### [What to produce]
Pull out each line of the records holding the string "down".

+-------+

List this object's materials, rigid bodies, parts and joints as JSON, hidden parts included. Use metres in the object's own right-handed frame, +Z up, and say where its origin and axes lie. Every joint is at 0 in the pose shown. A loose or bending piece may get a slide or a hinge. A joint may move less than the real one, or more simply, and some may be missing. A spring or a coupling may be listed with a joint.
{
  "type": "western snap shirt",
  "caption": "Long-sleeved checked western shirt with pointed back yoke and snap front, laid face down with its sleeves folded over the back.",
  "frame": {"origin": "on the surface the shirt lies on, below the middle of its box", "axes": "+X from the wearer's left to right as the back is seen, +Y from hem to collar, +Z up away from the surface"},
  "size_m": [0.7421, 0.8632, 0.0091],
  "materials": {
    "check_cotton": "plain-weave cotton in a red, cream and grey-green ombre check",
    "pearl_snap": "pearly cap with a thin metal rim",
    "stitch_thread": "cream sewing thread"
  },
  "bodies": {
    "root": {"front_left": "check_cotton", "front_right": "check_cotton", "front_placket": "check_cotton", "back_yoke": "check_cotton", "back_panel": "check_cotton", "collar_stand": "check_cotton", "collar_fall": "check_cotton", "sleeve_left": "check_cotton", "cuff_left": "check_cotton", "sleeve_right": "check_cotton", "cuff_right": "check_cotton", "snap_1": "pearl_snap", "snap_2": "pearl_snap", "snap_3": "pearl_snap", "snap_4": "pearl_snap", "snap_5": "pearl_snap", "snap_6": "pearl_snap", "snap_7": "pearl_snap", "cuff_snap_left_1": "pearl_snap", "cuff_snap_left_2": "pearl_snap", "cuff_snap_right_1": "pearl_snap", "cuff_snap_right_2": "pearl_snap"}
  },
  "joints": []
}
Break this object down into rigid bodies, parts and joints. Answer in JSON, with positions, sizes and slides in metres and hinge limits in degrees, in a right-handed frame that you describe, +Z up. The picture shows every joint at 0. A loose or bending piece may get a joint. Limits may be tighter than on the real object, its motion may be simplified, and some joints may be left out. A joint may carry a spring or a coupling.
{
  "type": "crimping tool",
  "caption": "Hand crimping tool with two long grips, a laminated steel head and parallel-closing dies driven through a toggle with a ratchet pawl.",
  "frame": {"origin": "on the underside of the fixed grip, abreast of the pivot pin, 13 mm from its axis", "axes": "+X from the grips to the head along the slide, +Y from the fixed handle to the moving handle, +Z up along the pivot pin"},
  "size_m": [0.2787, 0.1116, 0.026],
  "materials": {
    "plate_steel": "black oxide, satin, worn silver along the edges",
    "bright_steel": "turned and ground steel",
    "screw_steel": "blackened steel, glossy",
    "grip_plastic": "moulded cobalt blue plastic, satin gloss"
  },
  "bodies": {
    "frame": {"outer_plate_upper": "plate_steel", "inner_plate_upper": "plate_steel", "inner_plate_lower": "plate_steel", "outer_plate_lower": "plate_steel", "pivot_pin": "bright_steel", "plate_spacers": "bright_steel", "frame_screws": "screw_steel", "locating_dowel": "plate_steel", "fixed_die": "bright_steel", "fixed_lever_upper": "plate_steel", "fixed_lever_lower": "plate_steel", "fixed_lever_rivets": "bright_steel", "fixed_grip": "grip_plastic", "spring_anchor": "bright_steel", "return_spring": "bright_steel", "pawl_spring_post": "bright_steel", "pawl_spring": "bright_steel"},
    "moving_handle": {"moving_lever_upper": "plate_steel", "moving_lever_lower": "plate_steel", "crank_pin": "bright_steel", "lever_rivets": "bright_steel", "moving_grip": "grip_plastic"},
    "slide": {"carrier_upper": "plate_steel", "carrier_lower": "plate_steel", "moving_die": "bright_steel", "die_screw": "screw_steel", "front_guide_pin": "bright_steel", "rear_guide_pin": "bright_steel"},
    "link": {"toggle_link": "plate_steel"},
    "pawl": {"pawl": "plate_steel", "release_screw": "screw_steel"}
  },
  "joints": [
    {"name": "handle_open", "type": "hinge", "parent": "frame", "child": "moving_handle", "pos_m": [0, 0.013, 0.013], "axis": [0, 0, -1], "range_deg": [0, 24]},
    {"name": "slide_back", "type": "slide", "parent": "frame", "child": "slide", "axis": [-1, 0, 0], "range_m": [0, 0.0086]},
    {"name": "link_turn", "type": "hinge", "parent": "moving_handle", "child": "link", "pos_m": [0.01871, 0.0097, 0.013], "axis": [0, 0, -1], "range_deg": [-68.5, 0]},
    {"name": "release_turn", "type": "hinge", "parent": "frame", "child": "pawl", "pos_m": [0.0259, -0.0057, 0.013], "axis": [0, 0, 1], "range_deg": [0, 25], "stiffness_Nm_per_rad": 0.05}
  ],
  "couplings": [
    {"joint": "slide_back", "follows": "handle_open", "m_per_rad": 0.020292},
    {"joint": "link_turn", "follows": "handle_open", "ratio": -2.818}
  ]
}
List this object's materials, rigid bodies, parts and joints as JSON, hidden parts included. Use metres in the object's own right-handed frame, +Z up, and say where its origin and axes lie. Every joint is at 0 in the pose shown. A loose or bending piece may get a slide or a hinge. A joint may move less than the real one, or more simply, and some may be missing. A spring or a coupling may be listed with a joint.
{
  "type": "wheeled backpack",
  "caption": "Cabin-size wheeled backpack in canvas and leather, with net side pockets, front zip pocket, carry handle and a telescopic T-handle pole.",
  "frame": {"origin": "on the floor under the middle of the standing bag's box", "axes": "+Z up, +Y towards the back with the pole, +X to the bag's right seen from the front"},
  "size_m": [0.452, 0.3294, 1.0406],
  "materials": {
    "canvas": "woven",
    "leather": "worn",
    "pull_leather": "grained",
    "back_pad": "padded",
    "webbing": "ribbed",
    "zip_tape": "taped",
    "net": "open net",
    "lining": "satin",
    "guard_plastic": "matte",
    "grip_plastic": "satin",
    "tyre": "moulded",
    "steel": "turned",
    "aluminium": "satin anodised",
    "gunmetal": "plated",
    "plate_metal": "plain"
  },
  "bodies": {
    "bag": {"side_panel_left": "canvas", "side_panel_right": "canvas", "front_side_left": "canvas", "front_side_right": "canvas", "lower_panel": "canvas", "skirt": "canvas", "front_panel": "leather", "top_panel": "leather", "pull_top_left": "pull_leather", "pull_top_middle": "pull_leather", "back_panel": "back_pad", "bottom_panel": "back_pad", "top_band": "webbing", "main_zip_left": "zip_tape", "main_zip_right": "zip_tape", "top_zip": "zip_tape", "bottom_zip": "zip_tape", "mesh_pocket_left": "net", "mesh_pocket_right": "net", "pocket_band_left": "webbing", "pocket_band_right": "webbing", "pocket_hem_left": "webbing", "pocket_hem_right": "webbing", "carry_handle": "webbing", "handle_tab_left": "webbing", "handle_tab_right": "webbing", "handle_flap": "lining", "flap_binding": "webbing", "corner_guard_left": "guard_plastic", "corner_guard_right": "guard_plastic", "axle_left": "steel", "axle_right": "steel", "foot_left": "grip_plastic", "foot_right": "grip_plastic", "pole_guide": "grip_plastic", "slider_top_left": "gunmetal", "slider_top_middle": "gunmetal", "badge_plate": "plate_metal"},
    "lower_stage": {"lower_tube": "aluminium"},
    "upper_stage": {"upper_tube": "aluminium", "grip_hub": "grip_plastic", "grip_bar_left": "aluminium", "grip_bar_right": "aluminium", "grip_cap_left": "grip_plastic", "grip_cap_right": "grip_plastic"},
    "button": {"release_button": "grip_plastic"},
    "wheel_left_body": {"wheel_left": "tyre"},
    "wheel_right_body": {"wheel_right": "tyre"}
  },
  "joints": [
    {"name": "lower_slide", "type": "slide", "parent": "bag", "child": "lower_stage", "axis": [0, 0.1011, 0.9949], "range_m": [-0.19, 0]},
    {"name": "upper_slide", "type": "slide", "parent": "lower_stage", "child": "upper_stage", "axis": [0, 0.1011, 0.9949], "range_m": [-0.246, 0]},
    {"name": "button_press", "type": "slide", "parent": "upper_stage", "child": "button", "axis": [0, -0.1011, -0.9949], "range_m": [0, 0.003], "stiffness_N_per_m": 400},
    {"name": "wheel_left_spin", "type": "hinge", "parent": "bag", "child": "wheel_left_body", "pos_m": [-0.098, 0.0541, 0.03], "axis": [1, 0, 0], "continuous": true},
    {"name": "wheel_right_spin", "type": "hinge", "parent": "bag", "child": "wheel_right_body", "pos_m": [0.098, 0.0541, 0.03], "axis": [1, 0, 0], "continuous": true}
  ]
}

+-------+

### [Answer to the task]
  "caption": "Long-sleeved checked western shirt with pointed back yoke and snap front, laid face down with its sleeves folded over the back.",
Break this object down into rigid bodies, parts and joints. Answer in JSON, with positions, sizes and slides in metres and hinge limits in degrees, in a right-handed frame that you describe, +Z up. The picture shows every joint at 0. A loose or bending piece may get a joint. Limits may be tighter than on the real object, its motion may be simplified, and some joints may be left out. A joint may carry a spring or a coupling.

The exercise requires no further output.